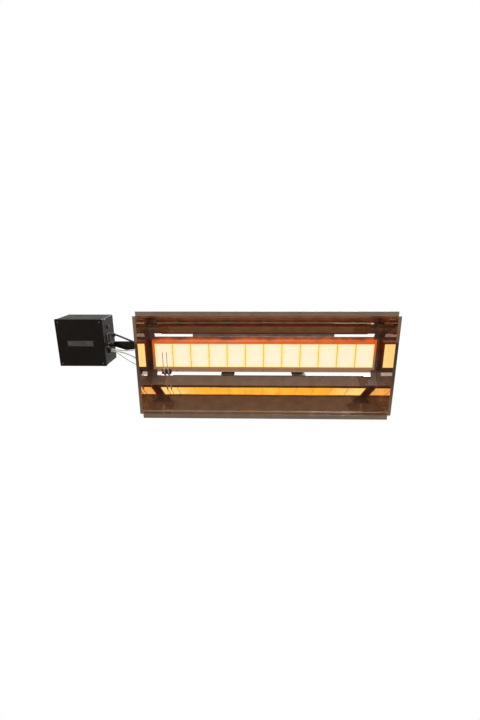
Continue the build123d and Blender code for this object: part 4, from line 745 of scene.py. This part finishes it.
@dataclass
class Leads:
    """The two electrode leads and the earth lead, with what is fitted on their ends."""

    lead_diameter: float = 0.007
    earth_diameter: float = 0.0035
    boot_length: float = 0.026
    boot_radius: float = 0.0058
    boot_overlap: float = 0.008
    ring_radius: float = 0.0052
    ring_thickness: float = 0.0010
    barrel_radius: float = 0.0027
    barrel_length: float = 0.009

    INSULATOR_WAY = Vector((0.0, 0.5623, -0.8269))
    EARTH_SCREW = Vector((-0.575, at(0.228), -0.0892))
    ENDS = {"ignition": Vector((-0.526, at(0.24086), -0.13973)),
            "sensing": Vector((-0.505, at(0.24086), -0.13973))}
    IGNITION: tuple[Point, ...] = (
        (-0.808, 0.224, 0.0255), (-0.780, 0.224, 0.0255), (-0.746, 0.225, 0.020), (-0.712, 0.226, 0.019),
        (-0.680, 0.227, 0.025), (-0.652, 0.228, 0.014), (-0.634, 0.229, -0.013), (-0.626, 0.231, -0.045),
        (-0.620, 0.235, -0.078), (-0.614, 0.242, -0.107), (-0.608, 0.252, -0.136), (-0.600, 0.263, -0.163),
        (-0.586, 0.273, -0.184), (-0.560, 0.282, -0.199), (-0.532, 0.274, -0.190))
    SENSING: tuple[Point, ...] = (
        (-0.808, 0.224, 0.017), (-0.782, 0.224, 0.017), (-0.750, 0.225, 0.010), (-0.720, 0.227, -0.001),
        (-0.694, 0.230, -0.015), (-0.670, 0.235, -0.034), (-0.652, 0.241, -0.058), (-0.640, 0.247, -0.084),
        (-0.630, 0.257, -0.112), (-0.616, 0.270, -0.139), (-0.598, 0.285, -0.163), (-0.574, 0.296, -0.184),
        (-0.544, 0.298, -0.202), (-0.518, 0.280, -0.194))
    EARTH: tuple[Point, ...] = (
        (-0.808, 0.218, 0.016), (-0.788, 0.218, 0.016), (-0.766, 0.219, 0.003), (-0.741, 0.220, -0.017),
        (-0.713, 0.222, -0.038), (-0.685, 0.225, -0.056), (-0.660, 0.230, -0.072), (-0.640, 0.237, -0.084))
    EARTH_LAST: tuple[Point, ...] = (
        (-0.0504, 0.0181, -0.002), (-0.0397, 0.030, -0.005), (-0.0242, 0.0339, -0.006),
        (-0.0092, 0.0284, -0.004), (0.0, 0.0153, 0.0), (0.0, 0.0, 0.0))

    def build(self) -> None:
        """Lay all three leads."""
        for name, route, length in (("ignition", self.IGNITION, 0.493), ("sensing", self.SENSING, 0.475)):
            end = self.ENDS[name]
            points = [Vector((x, at(depth), z)) for x, depth, z in route]
            points += [end + self.INSULATOR_WAY * 0.030, end]
            boot = self.boot(end, f"{name}_boot")
            self.lay(f"{name}_cord", f"{name}_lead", points, self.lead_diameter, "lead_silicone")
        points = [Vector((x, at(depth), z)) for x, depth, z in self.EARTH]
        points += [self.EARTH_SCREW + Vector(step) for step in self.EARTH_LAST]
        ring = self.ring_terminal()
        self.lay("earth_cord", "earth_lead", points, self.earth_diameter, "earth_sleeve")

    def lay(self, name: str, node: str, points: Sequence[Vector], diameter: float, slot: str) -> None:
        """Lay one lead as a smooth spline.

        Args:
            name: The piece's name.
            node: The CAD node that it replaces.
            points: Control points in the row frame.
            diameter: The lead's diameter.
            slot: Material slot and finish.
        """
        curve = bpy.data.curves.new(name, "CURVE")
        curve.dimensions = "3D"
        curve.bevel_depth = diameter / 2
        curve.bevel_resolution = 4
        curve.resolution_u = 8
        curve.use_fill_caps = True
        spline = curve.splines.new("NURBS")
        spline.points.add(len(points) - 1)
        for control, point in zip(spline.points, points):
            control.co = (*point, 1.0)
        spline.order_u = 3
        spline.use_endpoint_u = True
        curve.materials.append(FINISHES[slot].material())
        obj = link(bpy.data.objects.new(name, curve))
        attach(obj, "heater")
        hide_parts(node)
        log.info("%s: %d control points", name, len(points))

    def boot(self, end: Vector, name: str) -> bpy.types.Object:
        """A tapered silicone boot over the end of an insulator."""
        way = self.INSULATOR_WAY
        centre = end + way * (self.boot_length / 2 - self.boot_overlap)
        boot = Blank.rod(self.boot_radius, self.boot_length, tuple(centre), tuple(way), 28)
        tip = end + way * (self.boot_length - self.boot_overlap)
        boot.edit().facing(tuple(way)).grow((0.74, 0.74, 0.74), tuple(tip))
        for lift, factor in ((0.0015, 1.12), (0.0012, 1.0), (0.0015, 0.86)):
            boot.push(tuple(way * lift)).grow((factor, factor, factor), tuple(tip))
        return boot.done().bevel(0.0004, 2, 25.0).smooth().piece(name, "heater", "lead_silicone")

    def ring_terminal(self) -> bpy.types.Object:
        """A crimped ring terminal under the earth lead's screw."""
        middle = tuple(self.EARTH_SCREW + Vector((0, 0.0009, 0)))
        ring = Blank.rod(self.ring_radius, self.ring_thickness, middle, (0, 1, 0), 32)
        ring.edit().facing((0, 1, 0)).inset(0.0008).inset(0.0014, -0.0002).done()
        middle = tuple(self.EARTH_SCREW + Vector((0, 0.0062, 0)))
        barrel = Blank.rod(self.barrel_radius, self.barrel_length, middle, (0, 1, 0), 24)
        barrel.edit().facing((0, 1, 0)).inset(0.0005).push((0, -0.002, 0)).done()
        terminal = ring.join([barrel]).bevel(0.0002, 2).smooth()
        return terminal.piece("earth_ring_terminal", "heater", "fasteners")


@dataclass
class Plaques:
    """Twelve ceramic plaques, their faces dimpled all over."""

    columns: int = 14
    rows: int = 20
    edge: float = 0.0012
    rim: float = 0.0009
    dimple: float = 0.0007

    def build(self) -> None:
        """Make one plaque at each CAD plaque's place."""
        nodes = sorted(name for name in frame["nodes"] if name.startswith("ceramic_plaque_"))
        low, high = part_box(nodes[0])
        pattern = self.shape(low, high)
        for node in nodes:
            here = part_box(node)[0]
            plaque = pattern.copy(Matrix.Translation(here - low))
            plaque.piece(node.replace("ceramic_plaque", "glowing_plaque"), "heater", "plaque_ceramic", [node])
        bpy.data.objects.remove(pattern.obj)

    def shape(self, low: Vector, high: Vector) -> Blank:
        """One plaque between two corners: dimpled face, bevelled rim, sides and back."""
        size = high - low
        centre = (low + high) / 2
        face = Blank.grid(self.columns, self.rows, (size.x - 2 * self.edge, size.z - 2 * self.edge),
                          (centre.x, low.y, centre.z))
        face.edit()
        bpy.ops.mesh.select_all(action="SELECT")
        face.inset(self.rim, 0.0, True).inset(self.rim, -self.dimple, True)
        bpy.ops.mesh.select_mode(type="EDGE")
        bpy.ops.mesh.select_all(action="DESELECT")
        bpy.ops.mesh.select_non_manifold()
        bpy.ops.mesh.extrude_edges_move(TRANSFORM_OT_translate={"value": (0, self.edge, 0)})
        wide = (size.x / (size.x - 2 * self.edge), 1.0, size.z / (size.z - 2 * self.edge))
        face.grow(wide, tuple(centre))
        bpy.ops.mesh.extrude_edges_move(TRANSFORM_OT_translate={"value": (0, size.y - self.edge, 0)})
        bpy.ops.mesh.edge_face_add()
        bpy.ops.mesh.select_all(action="SELECT")
        bpy.ops.mesh.normals_make_consistent(inside=False)
        return face.done().smooth(25.0)


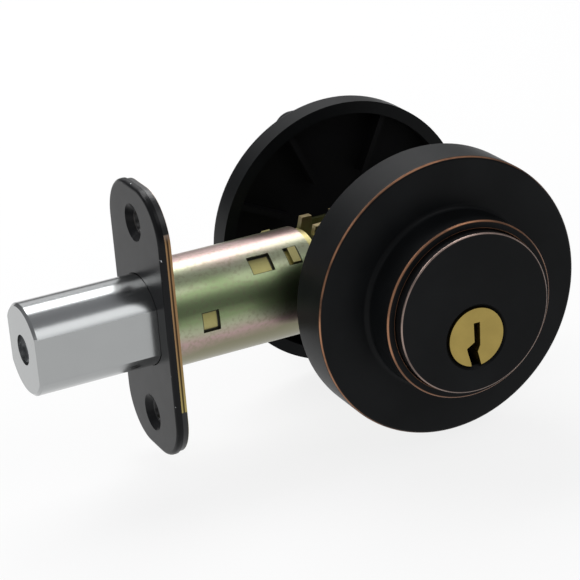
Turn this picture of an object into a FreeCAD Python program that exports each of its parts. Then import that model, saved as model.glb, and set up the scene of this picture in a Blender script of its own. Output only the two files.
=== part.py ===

----

• EXERCISE DIRECTIONS: From the opening line of the data above, please print each line as written up to and including the line that contains "barrel_length: float = 0.009", and nothing more.

• EXPECTED ANSWER:
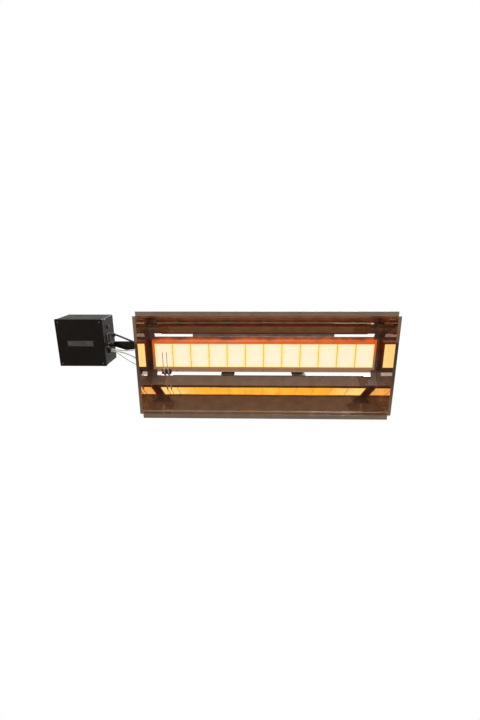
Continue the build123d and Blender code for this object: part 4, from line 745 of scene.py. This part finishes it.
@dataclass
class Leads:
    """The two electrode leads and the earth lead, with what is fitted on their ends."""

    lead_diameter: float = 0.007
    earth_diameter: float = 0.0035
    boot_length: float = 0.026
    boot_radius: float = 0.0058
    boot_overlap: float = 0.008
    ring_radius: float = 0.0052
    ring_thickness: float = 0.0010
    barrel_radius: float = 0.0027
    barrel_length: float = 0.009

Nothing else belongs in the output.